In December, the Philadelphia jazz community paid tribute to Mr. Fambrough at the Clef Club, at an event that he attended with his wife, Dolores. The performers honoring Mr. Fambrough, who was known for the powerful and precise sound of his acoustic bass, included the guitarist Pat Martino, and the bassists Stanley Clarke and Gerald Veasley.

"There are certain musicians that cannot be referred to as musicians because they transcend the craft," Martino said Monday. "Charles was an artist at the highest level. His resume as a sideman was exceptional. When you heard Charles play, no matter where it was, he filled the house. It was a wave that filled the room."

Mr. Fambrough grew up in North and West Philadelphia. He began playing bass at 13, studied for 10 years with Philadelphia Orchestra bassist Neil Courtney, and attended Settlement Music School.

Shortly after graduating from West Philadelphia High School, where he began a lifelong friendship with electric bassist Clarke, Mr. Fambrough began working in pit bands for traveling Broadway shows like Bye Bye Birdie. He landed a job in 1968 with The Mike Douglas Show, the TV talk show syndicated to a national audience from a theater at 16th and Walnut Streets.

From there, Mr. Fambrough worked as a sideman for one A-lister after another. In 1970, he joined Philadelphia sax man Washington's band for 31/2 years.

In the mid-1970s, Mr. Fambrough joined Tyner's band and played on three of the Philadelphia piano titan's albums, Focal Point (1976), The Greeting (1978), and Horizon (1980).

In 1980, Mr. Fambrough joined Art Blakey's Jazz Messengers, whose formidable lineup then included both the young trumpeter Marsalis and his older brother Branford on saxophone.

"McCoy showed me how play with endurance," Mr. Fambrough once said. "Art gave me refinement." With Tyner, he said, "he plays so much that you're lucky that you're heard, so you struggle to keep up with him." Blakey, he said, "really taught you how to play behind a horn player, how to develop a rhythm section."

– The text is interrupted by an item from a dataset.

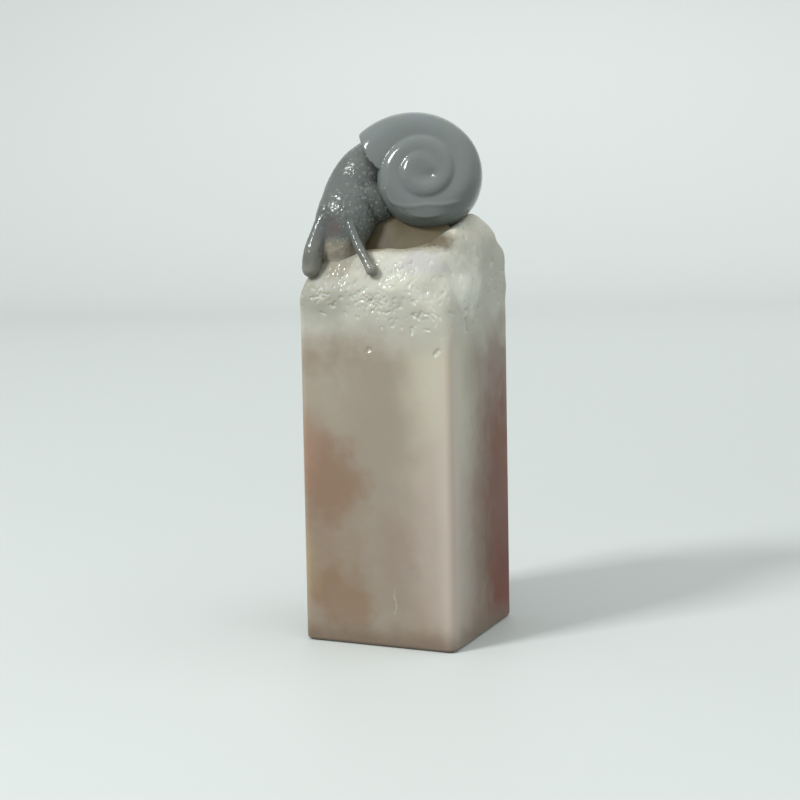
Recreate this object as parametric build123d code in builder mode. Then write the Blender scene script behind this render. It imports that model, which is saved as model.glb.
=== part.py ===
from build123d import *
import os
from math import cos, hypot, radians, sin

# A seal stamp: a square block of stone whose top is dressed as rock, with a snail crawling over it.
# All lengths are in millimetres and all angles in degrees.
# The seal face is at Z 0. X runs to the right along the broad front, and Y runs away from it.

# Block
stone_width = 25.0
shelf_height = 60.0
side_draft = 0.14
upright_radius = 1.2
seal_edge_radius = 0.7

# Rock on top of the block: how far each shoulder falls, and how far in from its side it starts
front_fall = 5.5
front_reach = 4.5
right_fall = 2.3
right_reach = 3.0
back_fall = 4.2
back_reach = 3.4
left_fall = 4.5
left_reach = 4.0
# Rises and hollows of the rock: a height, a reach, and a place in shares of half the stone's width
hump_height = 5.35
hump_reach = 5.4
hump_place_shares = (0.90, 0.32)
corner_hollow = 4.5
corner_hollow_reach = 4.0
corner_hollow_place_shares = (1.0, -1.0)
left_hollow = 0.4
left_hollow_reach = 6.0
left_hollow_place_shares = (-1.0, -0.6)
ground_cells = 26
ground_overrun = 1.0

# Shell: a tube that shrinks evenly as it winds about an axis, and flares again at its lip
shell_radius = 13.4
shell_turns = 3.0
flare_share = 0.2
flare_turns = 0.3
tube_centre_share = 0.57
tube_width_share = 0.39
tube_depth_share = 0.53
spire_share = 0.6
wound_turns = 2.45
lip_angle = 150.0
lip_spare_angle = 25.0
lip_cut_angle = 143.0
lip_slant = 36.0
axis_turn = 20.0
axis_rise = 15.0
# The apex: its place in shares of half the stone's width, and its rise over the shelf in shell radii
apex_place_shares = (0.432, -0.4)
apex_rise_share = 0.888
nub_radius = 1.2
columella_radius = 2.6
sections_per_winding = 6
windings = 5

# Foot
foot_rise = 4.0
foot_sink = 1.5
foot_place_shares = (0.0, 0.14, 0.36, 0.6, 0.86, 1.06)
foot_width_shares = (0.5, 0.84, 0.98, 1.0, 0.84, 0.4)
foot_rise_shares = (0.7, 1.25, 1.4, 1.05, 0.75, 0.35)
# The foot's ends and sides, in shares of half the stone's width
foot_length_shares = (-0.64, 0.816)
foot_side_shares = (-0.544, 0.272)

# Neck and head: the place that the head stoops to, in shares of half the stone's width, and its depth in the rock
stoop_place_shares = (-0.66, -0.72)
stoop_sink = 1.7
neck_width = 9.6
neck_tuck = 1.0
# Places along the middle: shares of the way from the middle of the shell's mouth to that place
neck_place_shares = (
    (-0.13, 0.0, -0.05),
    (0.44, 0.25, 0.13),
    (0.69, 0.45, 0.31),
    (0.61, 0.65, 0.475),
    (0.69, 0.80, 0.64),
    (0.76, 0.86, 0.82),
    (0.74, 0.80, 0.98),
    (0.74, 0.77, 1.16),
)
neck_width_shares = (0.86, 0.88, 0.98, 0.94, 0.80, 0.72, 0.66)
neck_depth_shares = (0.96, 0.86, 0.86, 0.84, 0.74, 0.66, 0.62)
# The neck's first section, in shares of the tube's width and depth at the mouth
mouth_fill_shares = (0.66, 0.6)

# Eye stalks: root, bend and tip in the same shares, then the stalk's and the bulb's diameters
left_stalk_diameter = 2.4
left_bulb_diameter = 2.9
left_stalk_shares = ((1.06, 0.925, 0.50), (1.35, 1.175, 0.78), (1.48, 1.25, 1.06))
right_stalk_diameter = 1.3
right_bulb_diameter = 1.9
right_stalk_shares = ((0.35, 1.0, 0.56), (-0.27, 1.175, 0.85), (-0.83, 1.30, 1.075))
stalk_base_share = 1.3

half_width = stone_width / 2


def shoulder(inside, reach, fall):
    """How far the ground has fallen at a distance inside one side of the stone."""
    return fall * max(0.0, 1 - inside / reach) ** 2


def swell(x, y, place_shares, reach):
    """A round swell of the ground: 1 at its place and a half at its reach."""
    place_x, place_y = (share * half_width for share in place_shares)
    return 2 ** -(((x - place_x) ** 2 + (y - place_y) ** 2) / reach**2)


def ground_height(x, y):
    """Height of the rock over the seal face."""
    across_fall = max(
        shoulder(half_width + x, left_reach, left_fall), shoulder(half_width - x, right_reach, right_fall)
    )
    along_fall = max(
        shoulder(half_width + y, front_reach, front_fall), shoulder(half_width - y, back_reach, back_fall)
    )
    return (
        shelf_height
        + hump_height * swell(x, y, hump_place_shares, hump_reach)
        - corner_hollow * swell(x, y, corner_hollow_place_shares, corner_hollow_reach)
        - left_hollow * swell(x, y, left_hollow_place_shares, left_hollow_reach)
        - hypot(across_fall, along_fall)
    )


def ground_face():
    """The rock's surface, a little wider than the stone."""
    span = 2 * (half_width + ground_overrun)
    steps = [span * (i / ground_cells - 1 / 2) for i in range(ground_cells + 1)]
    return Face.make_surface_from_array_of_points(
        [[Vector(x, y, ground_height(x, y)) for x in steps] for y in steps]
    )


with BuildPart() as seal_block:
    with BuildSketch():
        RectangleRounded(stone_width, stone_width, upright_radius)
    extrude(amount=shelf_height + 2 * hump_height, taper=side_draft)
    fillet(seal_block.faces().sort_by(Axis.Z)[0].edges(), seal_edge_radius)
    extrude(to_extrude=ground_face(), amount=shelf_height, dir=(0, 0, 1), mode=Mode.SUBTRACT)

# The shell's axis leaves its apex towards the front, a little to the right and upwards.
axis = Vector(
    sin(radians(axis_turn)) * cos(radians(axis_rise)),
    -cos(radians(axis_turn)) * cos(radians(axis_rise)),
    sin(radians(axis_rise)),
)
across = Vector(0, 0, 1).cross(axis).normalized()
apex_x, apex_y = (share * half_width for share in apex_place_shares)
apex = Vector(apex_x, apex_y, shelf_height + shell_radius * apex_rise_share)


def outward(angle):
    """The direction out from the shell's axis at an angle, seen from the apex."""
    return across * cos(radians(angle)) + axis.cross(across) * sin(radians(angle))


def tube_reach(turns):
    """How far the tube's outer side lies from the axis, a number of turns in from the lip."""
    flare = flare_share * max(0.0, 1 - turns / flare_turns) ** 2
    return shell_radius * ((1 - flare_share) * (1 - turns / shell_turns) + flare)


def tube_plane(turns):
    """The half plane through the axis, a number of turns in from the lip: X runs out and Y up the axis."""
    out = outward(lip_angle - 360 * turns)
    return Plane(origin=apex, x_dir=out, z_dir=out.cross(axis))


# The lip is cut slanting, from its outer end in towards the body whorl.
lip_end = apex + outward(lip_cut_angle) * tube_reach((lip_angle - lip_cut_angle) / 360)
lip_normal = outward(lip_cut_angle + 180 - lip_slant).cross(axis)

with BuildPart() as snail_shell:
    first_turns = -lip_spare_angle / 360
    winding_turns = (wound_turns - first_turns) / windings
    for winding in range(windings):
        for step in range(sections_per_winding + 1):
            turns = first_turns + winding_turns * (winding + step / sections_per_winding)
            reach = tube_reach(turns)
            with BuildSketch(tube_plane(turns)):
                with Locations((reach * tube_centre_share, -reach * spire_share)):
                    Ellipse(reach * tube_width_share, reach * tube_depth_share)
        loft()
        if winding == 0:
            split(bisect_by=Plane(origin=lip_end, x_dir=axis, z_dir=lip_normal), keep=Keep.BOTTOM)
    with Locations(apex - axis * nub_radius):
        Sphere(nub_radius)
    # The pillar in the middle, which the whorls wind round
    with BuildSketch(Plane(origin=apex - axis * nub_radius, z_dir=-axis)):
        Circle(nub_radius)
    with BuildSketch(Plane(origin=apex - axis * tube_reach(flare_turns), z_dir=-axis)):
        Circle(columella_radius)
    loft()
    add(seal_block.part, mode=Mode.SUBTRACT)

with BuildPart() as snail_foot:
    foot_head_x, foot_tail_x = (share * half_width for share in foot_length_shares)
    foot_front_y, foot_back_y = (share * half_width for share in foot_side_shares)
    foot_middle_y = (foot_front_y + foot_back_y) / 2
    for place_share, width_share, rise_share in zip(foot_place_shares, foot_width_shares, foot_rise_shares):
        foot_x = foot_head_x + (foot_tail_x - foot_head_x) * place_share
        with BuildSketch(Plane(origin=(foot_x, foot_middle_y, shelf_height - foot_sink), z_dir=(1, 0, 0))):
            Ellipse((foot_rise + foot_sink) * rise_share, (foot_back_y - foot_front_y) * width_share / 2)
    loft()
    add(seal_block.part, mode=Mode.SUBTRACT)
    add(snail_shell.part, mode=Mode.SUBTRACT)


mouth = tube_plane(0).from_local_coords((shell_radius * tube_centre_share, -shell_radius * spire_share, 0))
stoop_x, stoop_y = (share * half_width for share in stoop_place_shares)
stoop = Vector(stoop_x, stoop_y, shelf_height - stoop_sink)


def snail_place(shares):
    """A point of the snail, from its shares of the way from the shell's mouth to where it stoops."""
    way = stoop - mouth
    return mouth + Vector(way.X * shares[0], way.Y * shares[1], way.Z * shares[2])


neck_line = Spline([snail_place(shares) for shares in neck_place_shares])
with BuildPart() as snail_neck:
    mouth_radii = (
        shell_radius * tube_width_share * mouth_fill_shares[0],
        shell_radius * tube_depth_share * mouth_fill_shares[1],
    )
    neck_radii = [
        (neck_width * width_share / 2, neck_width * depth_share / 2)
        for width_share, depth_share in zip(neck_width_shares, neck_depth_shares)
    ]
    for place, radii in zip(neck_place_shares, [mouth_radii, *neck_radii]):
        along = neck_line.tangent_at(neck_line.param_at_point(snail_place(place)))
        with BuildSketch(Plane(origin=snail_place(place), x_dir=across - along * across.dot(along), z_dir=along)):
            Ellipse(*radii)
    loft()
    # The neck ends a little way inside the lip.
    split(bisect_by=Plane(origin=lip_end - lip_normal * neck_tuck, x_dir=axis, z_dir=lip_normal), keep=Keep.TOP)
    add(seal_block.part, mode=Mode.SUBTRACT)
    add(snail_shell.part, mode=Mode.SUBTRACT)
    add(snail_foot.part, mode=Mode.SUBTRACT)


eye_stalks = {}
for name, place_shares, diameter, bulb_diameter in (
    ("left_eye_stalk", left_stalk_shares, left_stalk_diameter, left_bulb_diameter),
    ("right_eye_stalk", right_stalk_shares, right_stalk_diameter, right_bulb_diameter),
):
    root, bend, tip = (snail_place(shares) for shares in place_shares)
    stalk_line = Spline([root, bend, tip])
    with BuildPart() as eye_stalks[name]:
        for position, size in ((0, diameter * stalk_base_share), (1 / 2, diameter), (1, diameter)):
            with BuildSketch(Plane(origin=stalk_line @ position, z_dir=stalk_line % position)):
                Circle(size / 2)
        loft()
        with Locations(tip):
            Sphere(bulb_diameter / 2)
        add(seal_block.part, mode=Mode.SUBTRACT)
        add(snail_neck.part, mode=Mode.SUBTRACT)

pieces = {
    "seal_block": seal_block,
    "snail_foot": snail_foot,
    "snail_neck": snail_neck,
    "snail_shell": snail_shell,
    **eye_stalks,
}

os.makedirs("parts", exist_ok=True)
for name, piece in pieces.items():
    piece.part.label = name
    export_step(piece.part, f"parts/{name}.step")
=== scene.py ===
import random
from math import cos, hypot, pi, radians, sin

import bmesh
import bpy
from mathutils import Matrix, Vector, kdtree, noise


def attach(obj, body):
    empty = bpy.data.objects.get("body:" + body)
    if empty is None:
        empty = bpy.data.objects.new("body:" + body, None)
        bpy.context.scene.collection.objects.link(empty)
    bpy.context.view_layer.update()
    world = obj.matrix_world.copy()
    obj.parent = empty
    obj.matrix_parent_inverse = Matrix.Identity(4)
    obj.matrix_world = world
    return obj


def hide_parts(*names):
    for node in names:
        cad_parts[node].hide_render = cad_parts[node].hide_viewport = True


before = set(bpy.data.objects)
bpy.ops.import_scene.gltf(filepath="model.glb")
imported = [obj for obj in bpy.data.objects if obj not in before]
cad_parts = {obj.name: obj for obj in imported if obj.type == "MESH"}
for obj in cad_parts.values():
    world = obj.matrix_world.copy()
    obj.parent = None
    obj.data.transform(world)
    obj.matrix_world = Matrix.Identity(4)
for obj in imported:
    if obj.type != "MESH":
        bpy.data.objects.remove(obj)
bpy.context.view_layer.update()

# The dressed seal stone. Shapes are worked in millimetres, in the CAD model's own axes,
# and go to metres when a piece is finished. The named sizes are part.py's.

MM = 0.001
chisel = random.Random(11)

# Stone
stone_width = 25.0
half_width = stone_width / 2
shelf_height = 60.0
side_draft = 0.14
upright_radius = 1.2
seal_edge_radius = 0.7
front_fall, front_reach = 5.5, 4.5
right_fall, right_reach = 2.3, 3.0
back_fall, back_reach = 4.2, 3.4
left_fall, left_reach = 4.5, 4.0
# Each swell of the rock: height, reach, place in shares of half the stone's width
swells = ((5.35, 5.4, 0.90, 0.32), (-4.5, 4.0, 1.0, -1.0), (-0.4, 6.0, -1.0, -0.6))

# Shell
shell_radius = 13.4
shell_turns = 3.0
flare_share, flare_turns = 0.2, 0.3
tube_centre_share, tube_width_share, tube_depth_share = 0.57, 0.39, 0.53
spire_share = 0.6
wound_turns = 2.45
lip_angle, lip_spare_angle, lip_cut_angle, lip_slant = 150.0, 25.0, 143.0, 36.0
axis_turn, axis_rise = radians(20.0), radians(15.0)
apex = Vector((0.432 * half_width, -0.4 * half_width, shelf_height + 0.888 * shell_radius))
axis = Vector((sin(axis_turn) * cos(axis_rise), -cos(axis_turn) * cos(axis_rise), sin(axis_rise)))
across = Vector((0, 0, 1)).cross(axis).normalized()
nub_radius, columella_radius = 1.2, 2.6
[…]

When Wynton Marsalis left Blakey to form his own group, he took Mr. Fambrough with him, and the bassist played on Marsalis' 1982 album Fathers and Sons.

Mr. Fambrough debuted as a leader in 1991 with The Proper Angle, which included guest appearances by the Marsalis brothers. He released his seventh and final album, Live at Zanzibar Blue, in 2002.

"I try to make a melody that you can sing, but once the melody is gone, you have to know what you're doing," Mr. Fambrough told the website All About Jazz in 1997. "If not, it's over. You can't 'hear' it; you have to 'know' it."

Mr. Fambrough lived in Doylestown in the 1990s, turning increasingly toward producing albums after tiring of a life on the road. He moved with his family to Allentown, where he was on the music faculty at Muhlenberg College, about 10 years ago, his daughter said.

In addition to his wife and daughter, he is survived by daughters Carla, Andrea, and Alycia; a son, Mark; and a granddaughter. Funeral arrangements were pending.